Though concessions are necessary for negotiation, sometimes they are not appreciated. A prospect may downplay your offer, or demand more concessions. Be careful to never make a concession that doesn’t include the obligation to reciprocate.
Therefore, it’s wise to define limits on concessions such as warranties, upgrades, discounts, or other addons before you begin the negotiation. Negotiation training seminars stress on deciding what you’re willing to concede in advance. This helps ensure you get something of the same or greater value in return, by asking for reciprocity in a diplomatic way.
For instance, if you’re negotiating on price, where your prospect wants you to adjust the price, you may do so, if there’s room for that. This could then be used as leverage to arrange for a deadline extension in return. With a few exceptions, a prospect will usually reciprocate your concession by extending its deadline.
Be well prepared
Always do the necessary research and analysis. You’re likely to leave value off the table if you fail to prepare thoroughly. Your prospect may also choose to come prepared, and it’ll, therefore, give them more leverage. Though you may not get to use all the information you gather while researching, a sound understanding of what’s at stake will help you make better decisions. Researching will help you think on your feet when things don’t go as expected on the negotiation table.

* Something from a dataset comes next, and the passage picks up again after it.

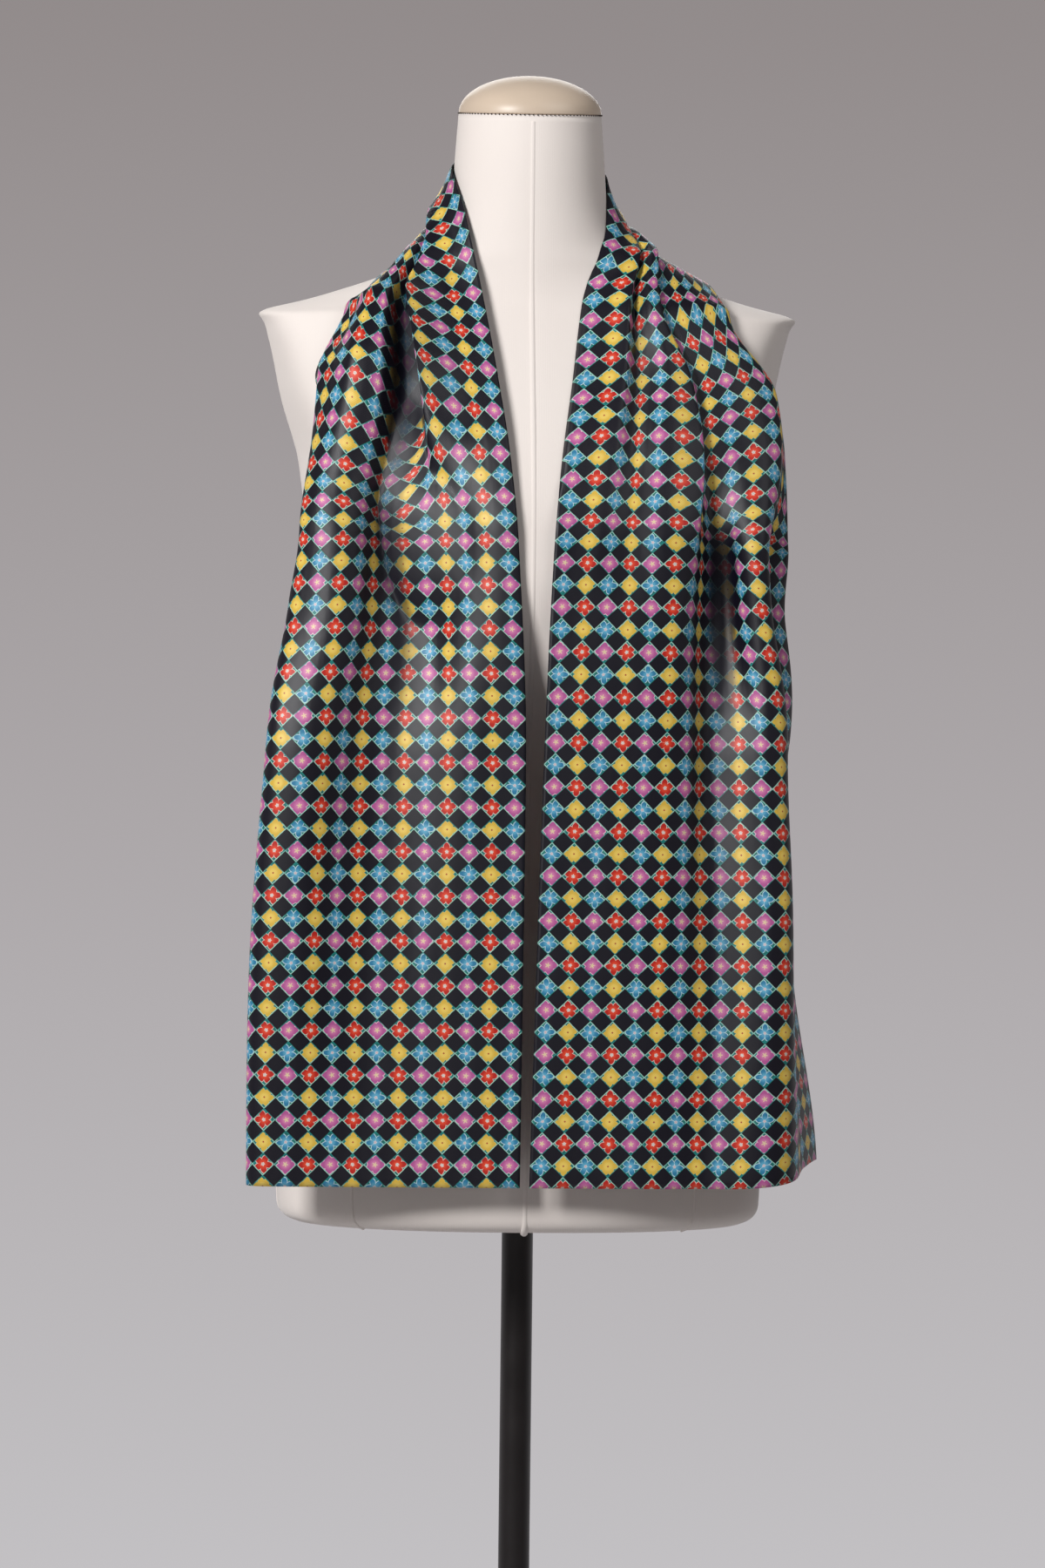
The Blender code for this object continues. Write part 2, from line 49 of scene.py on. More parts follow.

Here are some factors you should consider while analyzing the deal:
- Your goals, both short-term and long-term, as related to the negotiation. Also, consider your strengths, such as assets, skills, and experience. Knowing these factors helps you gauge whether you can deliver as promised once you close the deal.
- Come up with the next best option in case neither you nor the customer is willing to settle on the first deal.
- Your prospect’s interests: Research your customers to understand how their business works in relation to what you’re offering.
- Competitors: Consider how you stand against the competitors in this deal. What can you include in your pitch that shows you’re better than them?
- Form a negotiation team and assign members different responsibilities. If you can, attend seminars or hire a consultant to help you prepare.
Talk to the decision-maker
Most times, it’s a waste of time negotiating with a prospect if they are not authorized to sign the contract. Sometimes, customers delay you intentionally so that by the time the negotiations reach the decision-maker, you may have used up all your concessions. This could leave you with nothing to use as leverage.
Say you’ve been speaking for months, only for the prospect to tell you they’ll have to consult their boss before making a final decision. You’d be disappointed, especially if you thought the finish line was in sight.
Be wary of negotiating with anyone who’s not the decision-maker. Merely asking whether the person you’re speaking to is authorized to close the deal doesn’t guarantee they’ll come clean with you. You could instead ask questions like how they’ve handled decisions similar to what’s on the table. Listen to their sense of confidence. Watch their body language. Look for proof that shows your contact is the decision-maker.
If you work out that the person you’re speaking to doesn’t have the authority to close the deal, don’t terminate it. Instead, be careful about what you share, and don’t be in a rush to negotiate until you’ve met the boss. Use that opportunity to learn more about the prospect to give you more leverage when you eventually reach the negotiator.
Besides, the person you talk to may will likely exert some influence on the deal. These days, few major decisions are reached in large organizations that don’t require internal consensus. Make your contact feel confident that you can deliver what they need and that they can trust you. However, only negotiate with the decision-maker.
Your body language says a lot about you. Speak directly and clearly, while maintaining eye contact. These are a few of the essential elements that are important to get right. Though it takes time and practice, you can increase your confidence when you work on it or take a seminar on how to make the right impression.
That said, a customer can only take you seriously if you have prepared well and presented a convincing pitch. There’s often a disconnect between how we pitch something and the way our audience receives it. Confidence helps you bridge that gap, but it has to be backed by credibility.
It’s easier to keep your prospect’s attention if you’ve mastered the art of storytelling. People tend to pay attention to an intriguing narrative. No matter how well prepared you are, if you can’t be convincing, then you likely won’t be in control. In this sense, you’ll be more confident if you present yourself well, are well-prepared and are able to capture and keep your prospect’s attention.
Walk away if necessary
A customer whose terms are unreasonable does not appreciate the value you offer. If a customer’s demands don’t lead to a favorable outcome for your company, don’t be afraid to walk away. Negotiation should be mutually beneficial since success is dependent on how deeply the customer needs what you’re offering. Walking away can send the right signal, and often doesn’t result in the deal being called off.
A customer who’ll only close after radical amendments or a price reduction doesn’t appreciate the value you’re bringing to the table. There’s a likelihood that you might not have a good working relationship with a customer in these circumstances.